**DATASET EXCERPTS:**
────────────────
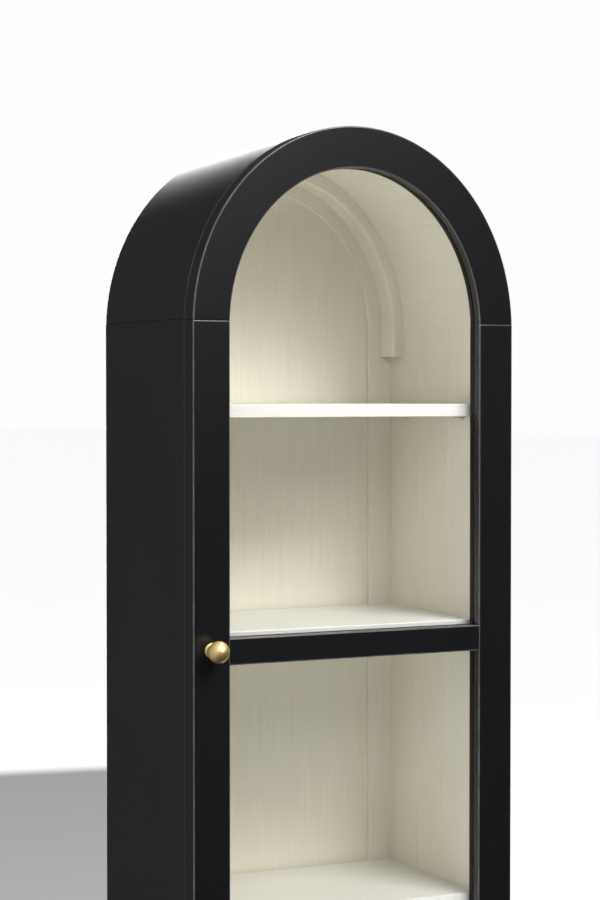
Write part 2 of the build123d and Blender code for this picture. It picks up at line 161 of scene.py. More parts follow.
────────────────
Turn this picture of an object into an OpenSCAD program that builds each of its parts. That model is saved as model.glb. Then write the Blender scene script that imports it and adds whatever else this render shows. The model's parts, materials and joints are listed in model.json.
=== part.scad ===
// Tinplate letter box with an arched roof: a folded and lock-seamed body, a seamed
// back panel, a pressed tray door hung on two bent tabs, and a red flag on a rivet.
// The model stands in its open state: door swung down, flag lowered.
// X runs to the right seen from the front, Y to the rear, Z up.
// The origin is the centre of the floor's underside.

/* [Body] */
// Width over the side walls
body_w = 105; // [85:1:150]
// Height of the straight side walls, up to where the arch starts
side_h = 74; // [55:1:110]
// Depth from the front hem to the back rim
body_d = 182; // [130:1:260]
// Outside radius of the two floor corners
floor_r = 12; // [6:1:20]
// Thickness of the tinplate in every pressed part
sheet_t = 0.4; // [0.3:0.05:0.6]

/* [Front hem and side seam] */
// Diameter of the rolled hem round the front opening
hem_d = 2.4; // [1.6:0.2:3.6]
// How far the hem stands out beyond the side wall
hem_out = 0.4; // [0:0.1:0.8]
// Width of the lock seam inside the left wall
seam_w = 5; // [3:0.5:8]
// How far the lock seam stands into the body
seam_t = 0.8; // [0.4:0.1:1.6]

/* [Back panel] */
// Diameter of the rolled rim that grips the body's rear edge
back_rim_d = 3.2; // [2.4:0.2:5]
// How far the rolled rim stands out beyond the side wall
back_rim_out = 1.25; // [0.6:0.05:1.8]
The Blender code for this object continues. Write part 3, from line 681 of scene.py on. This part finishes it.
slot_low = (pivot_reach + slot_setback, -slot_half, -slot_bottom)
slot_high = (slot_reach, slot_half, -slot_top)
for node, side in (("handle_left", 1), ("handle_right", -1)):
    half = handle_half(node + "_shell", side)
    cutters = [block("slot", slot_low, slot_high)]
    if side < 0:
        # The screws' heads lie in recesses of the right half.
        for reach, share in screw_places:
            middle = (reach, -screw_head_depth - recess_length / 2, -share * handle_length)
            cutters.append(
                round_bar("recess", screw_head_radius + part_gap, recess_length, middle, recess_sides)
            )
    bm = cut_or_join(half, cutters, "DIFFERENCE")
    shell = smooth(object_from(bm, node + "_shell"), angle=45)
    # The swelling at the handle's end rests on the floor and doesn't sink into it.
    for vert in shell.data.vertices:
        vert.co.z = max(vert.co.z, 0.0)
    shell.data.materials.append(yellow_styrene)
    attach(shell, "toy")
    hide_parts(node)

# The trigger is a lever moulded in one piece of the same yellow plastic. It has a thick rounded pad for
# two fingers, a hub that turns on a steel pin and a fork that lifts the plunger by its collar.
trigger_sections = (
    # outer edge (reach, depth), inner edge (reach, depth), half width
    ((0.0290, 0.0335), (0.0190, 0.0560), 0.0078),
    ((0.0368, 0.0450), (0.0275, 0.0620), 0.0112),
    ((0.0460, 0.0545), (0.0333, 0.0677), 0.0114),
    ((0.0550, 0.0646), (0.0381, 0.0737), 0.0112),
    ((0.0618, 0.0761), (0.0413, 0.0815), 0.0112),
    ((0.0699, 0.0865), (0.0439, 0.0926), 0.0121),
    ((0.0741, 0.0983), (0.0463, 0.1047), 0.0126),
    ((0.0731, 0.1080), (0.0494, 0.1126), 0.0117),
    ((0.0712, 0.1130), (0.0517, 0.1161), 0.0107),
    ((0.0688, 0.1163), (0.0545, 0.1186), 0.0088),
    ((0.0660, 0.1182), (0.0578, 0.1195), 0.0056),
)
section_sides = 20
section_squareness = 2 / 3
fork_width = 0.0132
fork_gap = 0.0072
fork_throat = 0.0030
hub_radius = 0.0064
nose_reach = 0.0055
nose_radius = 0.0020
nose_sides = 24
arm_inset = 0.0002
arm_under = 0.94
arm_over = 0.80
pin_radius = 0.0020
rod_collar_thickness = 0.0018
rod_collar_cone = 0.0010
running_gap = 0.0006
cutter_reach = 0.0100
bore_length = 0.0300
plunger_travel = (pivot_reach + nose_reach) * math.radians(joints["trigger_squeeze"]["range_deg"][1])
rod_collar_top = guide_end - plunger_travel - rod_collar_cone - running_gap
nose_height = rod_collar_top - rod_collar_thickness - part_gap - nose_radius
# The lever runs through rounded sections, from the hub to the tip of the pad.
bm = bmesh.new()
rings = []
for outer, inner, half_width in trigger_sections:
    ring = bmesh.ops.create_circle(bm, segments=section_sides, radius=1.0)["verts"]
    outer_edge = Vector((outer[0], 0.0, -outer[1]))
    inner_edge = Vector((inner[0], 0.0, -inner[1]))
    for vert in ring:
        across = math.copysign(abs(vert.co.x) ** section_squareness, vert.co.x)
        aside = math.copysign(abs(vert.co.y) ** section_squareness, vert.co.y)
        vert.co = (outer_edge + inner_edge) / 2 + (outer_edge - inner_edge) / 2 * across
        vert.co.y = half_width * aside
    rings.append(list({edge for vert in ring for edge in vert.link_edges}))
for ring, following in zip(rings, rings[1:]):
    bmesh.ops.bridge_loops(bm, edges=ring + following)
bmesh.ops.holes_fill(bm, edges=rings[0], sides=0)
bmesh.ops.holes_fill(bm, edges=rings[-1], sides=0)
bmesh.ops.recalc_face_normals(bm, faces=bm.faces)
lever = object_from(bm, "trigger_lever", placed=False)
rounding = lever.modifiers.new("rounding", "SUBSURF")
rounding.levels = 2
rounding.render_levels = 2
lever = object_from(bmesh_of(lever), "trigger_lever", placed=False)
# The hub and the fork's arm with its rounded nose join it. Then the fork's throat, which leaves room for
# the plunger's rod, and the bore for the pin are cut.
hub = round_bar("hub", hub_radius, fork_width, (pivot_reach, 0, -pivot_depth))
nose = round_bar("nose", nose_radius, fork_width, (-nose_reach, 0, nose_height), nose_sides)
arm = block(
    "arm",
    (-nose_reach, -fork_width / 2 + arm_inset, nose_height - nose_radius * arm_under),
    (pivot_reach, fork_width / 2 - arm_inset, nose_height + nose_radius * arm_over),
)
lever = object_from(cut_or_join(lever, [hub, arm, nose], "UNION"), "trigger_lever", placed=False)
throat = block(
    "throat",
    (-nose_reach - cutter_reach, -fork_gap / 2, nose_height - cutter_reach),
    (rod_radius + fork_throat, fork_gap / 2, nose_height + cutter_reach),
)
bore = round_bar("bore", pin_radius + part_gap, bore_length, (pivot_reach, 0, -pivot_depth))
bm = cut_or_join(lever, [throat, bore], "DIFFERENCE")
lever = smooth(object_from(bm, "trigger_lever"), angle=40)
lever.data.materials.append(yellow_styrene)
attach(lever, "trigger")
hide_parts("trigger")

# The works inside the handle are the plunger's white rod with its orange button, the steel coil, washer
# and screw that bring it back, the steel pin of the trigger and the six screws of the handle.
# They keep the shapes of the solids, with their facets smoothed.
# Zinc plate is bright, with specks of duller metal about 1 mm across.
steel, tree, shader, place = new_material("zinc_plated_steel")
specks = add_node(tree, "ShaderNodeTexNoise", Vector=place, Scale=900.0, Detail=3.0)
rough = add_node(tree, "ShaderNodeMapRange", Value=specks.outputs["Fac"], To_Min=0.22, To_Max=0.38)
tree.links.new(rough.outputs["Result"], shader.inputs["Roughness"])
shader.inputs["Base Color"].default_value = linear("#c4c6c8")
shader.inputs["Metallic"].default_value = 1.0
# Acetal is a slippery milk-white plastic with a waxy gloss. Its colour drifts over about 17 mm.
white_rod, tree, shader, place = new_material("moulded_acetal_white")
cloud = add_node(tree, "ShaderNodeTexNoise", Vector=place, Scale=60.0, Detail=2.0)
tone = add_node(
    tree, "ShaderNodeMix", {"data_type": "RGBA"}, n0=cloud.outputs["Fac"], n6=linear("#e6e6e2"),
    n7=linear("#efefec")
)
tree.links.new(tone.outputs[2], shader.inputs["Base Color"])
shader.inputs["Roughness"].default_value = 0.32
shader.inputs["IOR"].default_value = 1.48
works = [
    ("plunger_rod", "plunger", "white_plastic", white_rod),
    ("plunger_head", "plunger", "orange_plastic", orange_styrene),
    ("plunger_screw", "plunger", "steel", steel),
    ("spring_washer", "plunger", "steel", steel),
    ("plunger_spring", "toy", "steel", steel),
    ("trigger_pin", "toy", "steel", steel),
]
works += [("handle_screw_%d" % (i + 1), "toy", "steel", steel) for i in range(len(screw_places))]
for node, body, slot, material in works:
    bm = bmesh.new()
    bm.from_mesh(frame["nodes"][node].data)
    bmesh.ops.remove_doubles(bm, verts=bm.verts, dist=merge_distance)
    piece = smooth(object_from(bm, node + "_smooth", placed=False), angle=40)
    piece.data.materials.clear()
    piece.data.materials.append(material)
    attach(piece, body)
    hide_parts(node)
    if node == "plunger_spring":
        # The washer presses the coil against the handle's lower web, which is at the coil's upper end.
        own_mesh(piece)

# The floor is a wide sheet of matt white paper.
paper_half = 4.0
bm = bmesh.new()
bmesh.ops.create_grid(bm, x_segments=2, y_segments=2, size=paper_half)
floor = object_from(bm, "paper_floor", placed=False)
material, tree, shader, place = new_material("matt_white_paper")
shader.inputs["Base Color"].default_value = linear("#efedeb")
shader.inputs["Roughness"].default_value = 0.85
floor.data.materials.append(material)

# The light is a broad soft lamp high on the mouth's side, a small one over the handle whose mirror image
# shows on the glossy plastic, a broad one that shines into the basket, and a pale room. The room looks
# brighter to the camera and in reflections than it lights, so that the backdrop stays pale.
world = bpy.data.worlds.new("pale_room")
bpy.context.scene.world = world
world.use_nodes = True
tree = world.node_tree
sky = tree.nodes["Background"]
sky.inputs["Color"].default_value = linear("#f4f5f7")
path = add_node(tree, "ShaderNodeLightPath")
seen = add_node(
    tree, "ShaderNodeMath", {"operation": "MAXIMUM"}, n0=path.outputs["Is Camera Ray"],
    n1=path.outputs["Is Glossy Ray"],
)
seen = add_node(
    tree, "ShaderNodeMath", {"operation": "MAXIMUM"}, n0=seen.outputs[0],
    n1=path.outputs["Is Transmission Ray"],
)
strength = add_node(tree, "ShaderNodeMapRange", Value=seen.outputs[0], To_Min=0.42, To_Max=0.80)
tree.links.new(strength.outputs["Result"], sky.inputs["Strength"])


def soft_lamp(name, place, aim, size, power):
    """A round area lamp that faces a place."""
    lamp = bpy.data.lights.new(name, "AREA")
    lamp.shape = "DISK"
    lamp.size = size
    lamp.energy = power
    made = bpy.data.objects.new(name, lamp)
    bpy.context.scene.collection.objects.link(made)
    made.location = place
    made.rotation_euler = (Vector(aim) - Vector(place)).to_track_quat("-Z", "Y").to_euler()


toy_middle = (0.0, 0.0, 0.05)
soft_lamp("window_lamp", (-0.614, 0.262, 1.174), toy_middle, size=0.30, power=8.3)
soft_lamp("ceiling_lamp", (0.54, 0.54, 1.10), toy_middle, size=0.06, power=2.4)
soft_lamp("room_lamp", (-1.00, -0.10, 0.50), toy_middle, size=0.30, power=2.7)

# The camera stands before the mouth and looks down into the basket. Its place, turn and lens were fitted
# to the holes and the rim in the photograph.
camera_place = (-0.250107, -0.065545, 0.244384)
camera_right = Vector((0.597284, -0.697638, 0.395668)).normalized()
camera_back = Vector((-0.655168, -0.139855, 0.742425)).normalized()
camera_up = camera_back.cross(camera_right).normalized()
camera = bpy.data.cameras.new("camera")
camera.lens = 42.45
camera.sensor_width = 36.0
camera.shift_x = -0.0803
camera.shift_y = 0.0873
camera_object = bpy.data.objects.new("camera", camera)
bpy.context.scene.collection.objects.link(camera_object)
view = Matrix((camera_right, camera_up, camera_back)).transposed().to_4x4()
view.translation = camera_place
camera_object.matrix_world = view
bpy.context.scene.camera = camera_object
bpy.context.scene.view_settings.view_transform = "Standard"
────────────────
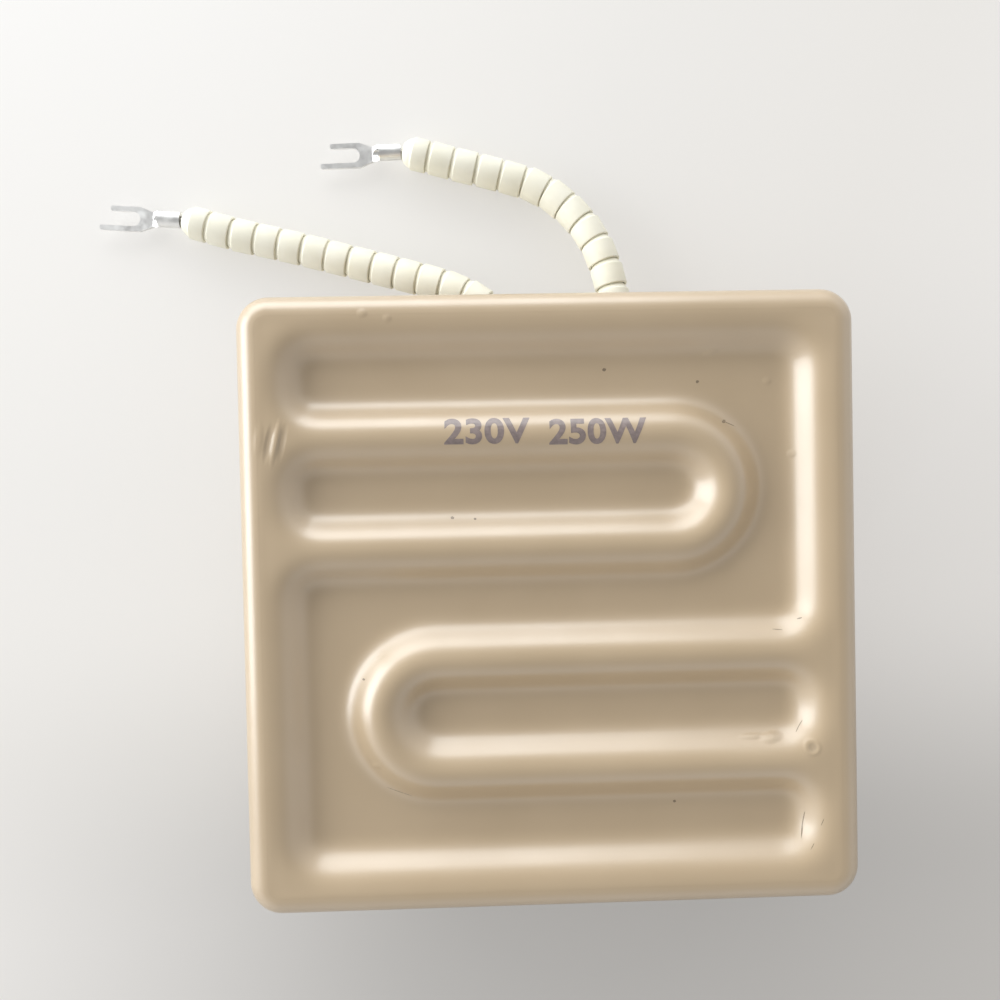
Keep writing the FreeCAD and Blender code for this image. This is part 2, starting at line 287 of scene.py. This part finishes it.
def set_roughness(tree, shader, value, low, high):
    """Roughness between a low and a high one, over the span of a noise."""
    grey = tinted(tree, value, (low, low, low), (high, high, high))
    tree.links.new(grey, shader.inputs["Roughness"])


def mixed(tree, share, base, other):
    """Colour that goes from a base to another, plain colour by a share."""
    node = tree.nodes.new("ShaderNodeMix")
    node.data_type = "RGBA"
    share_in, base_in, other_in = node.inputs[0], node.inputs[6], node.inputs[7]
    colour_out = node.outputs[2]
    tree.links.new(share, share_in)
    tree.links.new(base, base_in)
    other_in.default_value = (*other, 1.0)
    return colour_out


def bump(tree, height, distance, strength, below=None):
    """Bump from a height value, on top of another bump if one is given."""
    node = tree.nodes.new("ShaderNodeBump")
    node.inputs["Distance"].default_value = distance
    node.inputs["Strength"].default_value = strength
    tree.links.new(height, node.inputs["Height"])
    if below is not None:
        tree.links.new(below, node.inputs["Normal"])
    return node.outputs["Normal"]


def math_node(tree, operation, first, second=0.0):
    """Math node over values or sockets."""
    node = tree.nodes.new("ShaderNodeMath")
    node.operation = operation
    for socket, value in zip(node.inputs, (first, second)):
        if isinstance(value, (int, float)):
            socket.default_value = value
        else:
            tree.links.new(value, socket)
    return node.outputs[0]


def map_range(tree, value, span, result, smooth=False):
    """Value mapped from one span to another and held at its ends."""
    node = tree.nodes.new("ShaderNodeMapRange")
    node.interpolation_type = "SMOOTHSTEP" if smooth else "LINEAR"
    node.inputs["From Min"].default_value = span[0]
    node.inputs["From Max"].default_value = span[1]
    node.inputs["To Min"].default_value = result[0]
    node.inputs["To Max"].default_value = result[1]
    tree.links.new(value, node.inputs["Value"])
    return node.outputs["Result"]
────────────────
**GIVEN INSTRUCTION:**
Identify the lines of the data that contain the word "finishes". Copy each of them.

**TASK SOLUTION:**
The Blender code for this object continues. Write part 3, from line 681 of scene.py on. This part finishes it.
Keep writing the FreeCAD and Blender code for this image. This is part 2, starting at line 287 of scene.py. This part finishes it.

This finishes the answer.